The freeze-drying performance under pressures from 1.325 to 101.325 kPa

Abstract

The low drying rate is the main limitation of atmospheric freeze drying. The drying rate depends on the balance between heat and mass transfer. Among the process variables, air pressure changes have the opposite effects on heat and mass transfer simultaneously. The increase in pressure favors heat transfer but hinders mass transfer. Therefore, a conjugate model was proposed and validated to quantitatively investigate the heat and mass transport characteristics of lamellar products during freeze-drying in a tunnel under different pressures (1.325–101.325 kPa). To describe the effects of air pressure, the Navier-Stokes equations of the external fluid were coupled with the adsorption-sublimation model.
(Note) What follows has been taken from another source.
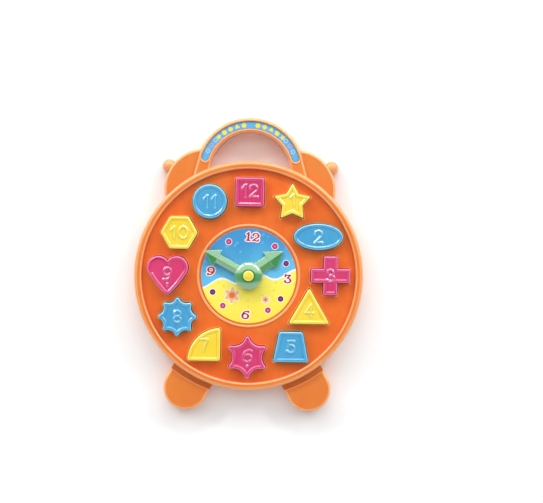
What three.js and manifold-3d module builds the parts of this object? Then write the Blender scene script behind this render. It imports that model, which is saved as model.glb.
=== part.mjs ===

Results show the regulation of transfer resistance values and drying rate with moisture content during the drying process, indicating that freeze-drying is the external heat transfer control at first, then the internal mass transfer control, and eventually, the heat transfer promotion can accelerate the process. The optimal constant pressure value was found to be 5.325 kPa, with the shortest drying time (17.3 h). It has been demonstrated that freeze drying employing a specific laddering-controlled strategy, offers the benefit of reducing drying time in comparison to the use of optimal constant pressure; however, the impact was not remarkable.